Car quelque chose de lumineux demeure tout au long de l’histoire. Et ce malgré les drames qui s’y déroulent dans une époque bien loin des notions de consentement et peu préoccupée par la condition féminine de manière générale.
En effet, leur récit est emprunt d’une infinie délicatesse à laquelle on doit en grande partie le charme singulier qui se dégage de la pièce. Ils font exister les détails les plus poétiques du texte de Maupassant. Les frémissements des peaux, l’écoulement de l’eau glacée d’une rivière à travers la montagne, l’odeur du printemps, la force du vent, les pulsations du temps qui s’écoule, l’éclosion d’un bonheur déjà prêt à se faner…
« On pleure parfois les illusions avec plus de tristesse que les morts. »
Pour le reste, il faut saluer la mise en scène si bien pensée et créative de Richard Arselin dont le rôle est loin d’être anecdotique. En effet, elle créé une dynamique qui rend l’ensemble particulièrement fluide, tels les battements de cœur de cette existence peinte, sculptée. Cette adaptation originale dans laquelle tout fonctionne brillamment nous a donné envie de nous replonger dans la lecture de l’œuvre de Maupassant. Un moment de pure beauté.
Une vie, d’après Maupassant, par Véronique Boutonnet, mise en scène Richard Arselin, avec Véronique Boutonnet & Victor Duez, se joue jusqu’au 01er novembre 2022, les lundis et mardis à 19h, au Théâtre de l’Essaïon.
Puis du 02 février au 25 mars 2023 les jeudis, vendredis et samedis à 19h15.
[UPDATE 2023] Se joue du 07 au 29 juillet, à 18h55, au Théâtre Le Grand Pavois, au Festival OFF d’Avignon.

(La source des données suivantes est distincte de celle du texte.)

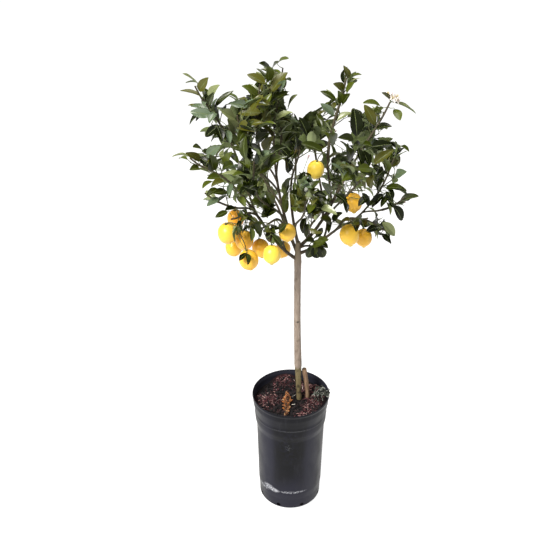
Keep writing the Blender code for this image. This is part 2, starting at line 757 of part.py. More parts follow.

Retrouvez tous nos articles consacrés au Festival Off d’Avignon ici.
Avis
C'est un délicieux moment que l'on passe en compagnie de ces deux formidables comédiens qui nous font complètement oublier l'existence. Enfin, la nôtre ! Car on se retrouve plongés dans cette vie, de la Normandie à la Corse, où le bonheur a à peine eu le temps de s'esquisser, mais où la lumière demeure.